If Union membership is truly beneficial, than union organizers should be able to make the case and get workers to sign up voluntarily. They often say that non-union workers earn less money, get less benefits, or other such boogeymen… But, who cares? It doesn’t matter, one bit, to me if union wages are higher, lower, or equal to non-union wages. Compulsory membership in a union is wrong, compulsory takings of the dues from non-members is wrong. Giving workers the choice to join a union or not join, of their own free will, is right.

Aren’t the Democrats the self-proclaimed “pro-choice” party? Not that this applies to what schools you send your children to, which businesses can sell us products, whom banks can loan money to, our toilet’s flushing capacity, our motorcycle helmet use, the light-bulbs we can buy, the soda-sizes we can drink, the amount of salt we can put on our food, whom we can marry, if we can smoke marijuana, not wear seat-belts, partake of video games or movies or books with violent content, exercise our human right to self-defense, civil rights for non-white folk, or… hmm… okay, so maybe they’re not in favor of choice at all.

I guess it shouldn’t surprise me that the party that thinks I’m too stupid to buy my own light-bulbs, also thinks I’m too stupid to decide if I want to join a union or not…

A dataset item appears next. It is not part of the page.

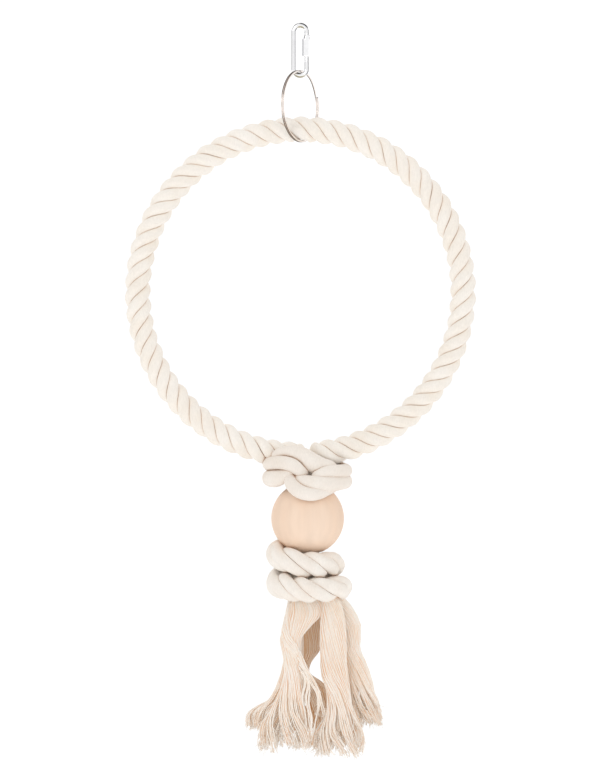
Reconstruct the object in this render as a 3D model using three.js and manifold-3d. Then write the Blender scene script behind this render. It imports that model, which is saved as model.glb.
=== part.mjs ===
// Bird rope ring: a ring of three-strand cotton rope on a wire core, closed by a knot, a wooden ball,
// a wound knot and six loose strand tails, hung from a split ring and a quick link.
// Millimetres, +Z up, the front faces -Y. The origin is where the quick link hangs on its hook.
import * as THREE from 'three';
import { mergeVertices } from 'three/addons/utils/BufferGeometryUtils.js';
import Module from 'manifold-3d';

const wasm = await Module();
wasm.setup();

const rad = THREE.MathUtils.degToRad;
const lerp = THREE.MathUtils.lerp;
const smooth = THREE.MathUtils.smoothstep;

// Clearances
const touchGap = 0.3;
const strandGap = 0.4;
const pressGap = 0.35;
const threadGap = 0.35;
const ballTurnGap = 0.5;

// Quick link and its nut
const linkWireD = 3.5;
const linkWidth = 12.8;
const linkHeight = 39.3;
const linkMouth = 5.2;
const nutAcrossFlats = 6.5;
const nutLength = 15.4;
const nutDrop = 5.4;
const nutChamfer = 0.7;
const nutTopTaper = 3.2;
const mouthBelowNutTop = 1.6;

// Split ring: flat wire in two turns, turned about the vertical to lie in a groove of the rope
const splitRingD = 51.35;
const splitWireWide = 1.5;
const splitWireThick = 0.75;
const splitTurnGap = 0.42;
const splitRingTurn = 60;
const splitStepSpan = 54;
const splitStepAt = 48;
const splitEndCut = 2;

// Rope ring
const ropeD = 18.4;
const grooveDepth = 2.3;
const strandRound = 6;
const layLength = 35;
const ropeRingR = 115.9;
const ringOffsetX = 0.2;
const coreWireD = 3;
const seatDent = 1.8;
const seatHalfLength = 7;
const seatFade = 9;
const ropeEndDome = 7;
const domeLeast = 0.3;
const ropeEndGap = 1.6;
const coreWireBack = 12;
const coreWireGap = 0.6;
const ropeReach = 30;

// Upper knot, ball and bundle of strands through the ball
const knotDrop = 14.6;
const knotX = 5.3;
const ballD = 51.8;
const ballDrop = 30.7;
const boreD = 18;
const bundleTopDrop = 4;
const bundleTopEase = 1.4;
const bundleBoreEase = 1;
const bundleNeckEase = 0.6;
const bundleNeckDrop = 2;
const bundleFootRise = 6;

// Lower knot: the rope wound twice round the bundle. Each station has the angle turned, the drop
// of the rope's axis and its half height. The lay has the angle turned and the turns laid there.
const windTop = 24.8;
const windStations = [
  [112, -2.6, 8.3], [180, 0.6, 9.3], [270, 7.5, 8.8], [360, 8, 8.2], [450, 13.8, 8.4],
  [540, 20.9, 9.9], [630, 25, 8.6], [720, 24.6, 8.3], [785, 28.8, 8.2],
];
const windLay = [
  [112, -1.2], [200, -1 / 3], [256.7, 0], [296, 1 / 3], [336, 2 / 3], [380, 1.1], [470, 2.4],
  [545, 10 / 3], [591.6, 11 / 3], [621.5, 4], [655, 13 / 3], [716, 4.72], [785, 5.4],
];
const windFoot = 32.6;
const windUpperR = 18.7;
const windLowerR = 21.8;
const windUpperShift = -1.8;
const windLowerShift = 1;
const windWidenFrom = 0.2;
const windWidenTo = 0.7;
const windEndDome = 7;
const windCoreEdge = 1;

// Tails
const tailDome = 6.5;

// Mesh steps
const ringStepsPerLay = 8;
const ringFacets = 3;
const windStepsPerLay = 10;
const windFacets = 4;
const strandSides = 8;
const linkSides = 12;
const linkBendSteps = 8;
const splitStepAngle = 11;
const coreSides = 6;
const coreSteps = 72;
const ropeSides = 24;
const ropeReachSteps = 16;
const tailSides = 10;
const fullTurn = 360;
const quarterTurn = 90;

// Materials from the photograph
const cotton = () => new THREE.MeshStandardMaterial({ color: 0xe9dccb, roughness: 0.95, metalness: 0 });
const wood = () => new THREE.MeshStandardMaterial({ color: 0xeccfae, roughness: 0.6, metalness: 0 });
const steel = () => new THREE.MeshStandardMaterial({ color: 0xc9c9cb, roughness: 0.2, metalness: 1 });
const darkSteel = () => new THREE.MeshStandardMaterial({ color: 0x77787a, roughness: 0.4, metalness: 1 });

const object = new THREE.Group();

function add(name, geometry, material) {
  const mesh = new THREE.Mesh(geometry, material);
  mesh.name = name;
  object.add(mesh);
  return mesh;
}

// Solids from rings of points, and joins and cuts

function signedVolume(position, index) {
  let total = 0;
  const p = [0, 1, 2].map(() => new THREE.Vector3());
  for (let i = 0; i < index.length; i += 3) {
    p.forEach((v, k) => v.fromArray(position, 3 * index[i + k]));
    total += p[0].dot(p[1].clone().cross(p[2]));
  }
  return total / 6;
}

function closedGeometry(position, index) {
  if (signedVolume(position, index) < 0) index.reverse();
  const geometry = new THREE.BufferGeometry();
  geometry.setAttribute('position', new THREE.Float32BufferAttribute(position, 3));
  geometry.setIndex(index);
  return geometry;
}

function loft(rings) {
  const count = rings[0].length;
  const position = rings.flat().flatMap((v) => v.toArray());
  const index = [];
  for (let i = 0; i + 1 < rings.length; i++) {
    for (let j = 0; j < count; j++) {
      const a = i * count + j;
      const b = i * count + ((j + 1) % count);
      index.push(a, b, b + count, a, b + count, a + count);
    }
  }
  const last = (rings.length - 1) * count;
  for (let j = 1; j + 1 < count; j++) {
    index.push(0, j + 1, j, last, last + j, last + j + 1);
  }
  return closedGeometry(position, index);
}

function toSolid(geometry) {
  const plain = geometry.clone();
  for (const name of Object.keys(plain.attributes)) {
    if (name !== 'position') plain.deleteAttribute(name);
  }
  const merged = mergeVertices(plain, 1e-4);
  const vertProperties = new Float32Array(merged.attributes.position.array);
  const triVerts = new Uint32Array(merged.index.array);
  return new wasm.Manifold(new wasm.Mesh({ numProp: 3, vertProperties, triVerts }));
}

function toGeometry(solid) {
  const mesh = solid.getMesh();
  const geometry = new THREE.BufferGeometry();
  geometry.setAttribute('position', new THREE.Float32BufferAttribute(mesh.vertProperties, 3));
  geometry.setIndex([...mesh.triVerts]);
  return geometry;
}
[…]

Oh, also, I lived in Lansing for nearly five years and my house was about one mile from the capital building. I attended the Tea Party rallies in 2010 and 2011, I was there for numerous gun-rights protests, gay pride parades, rallies in support of mental health, against Obamacare… I saw dozens of other protests, rallies, speeches, and parades. The State Police never closed the building during any of those. No riot gear was ever deployed. No arrests were made (Well, except for a couple of drunk MSU students at Gay Pride one year. Sparty on, dudes.) But the unions felt a need to get all Battle of the Overpass — with encouragement from allies inside the legislature — in order to protect their power to force people to join. Stay classy, Democrats.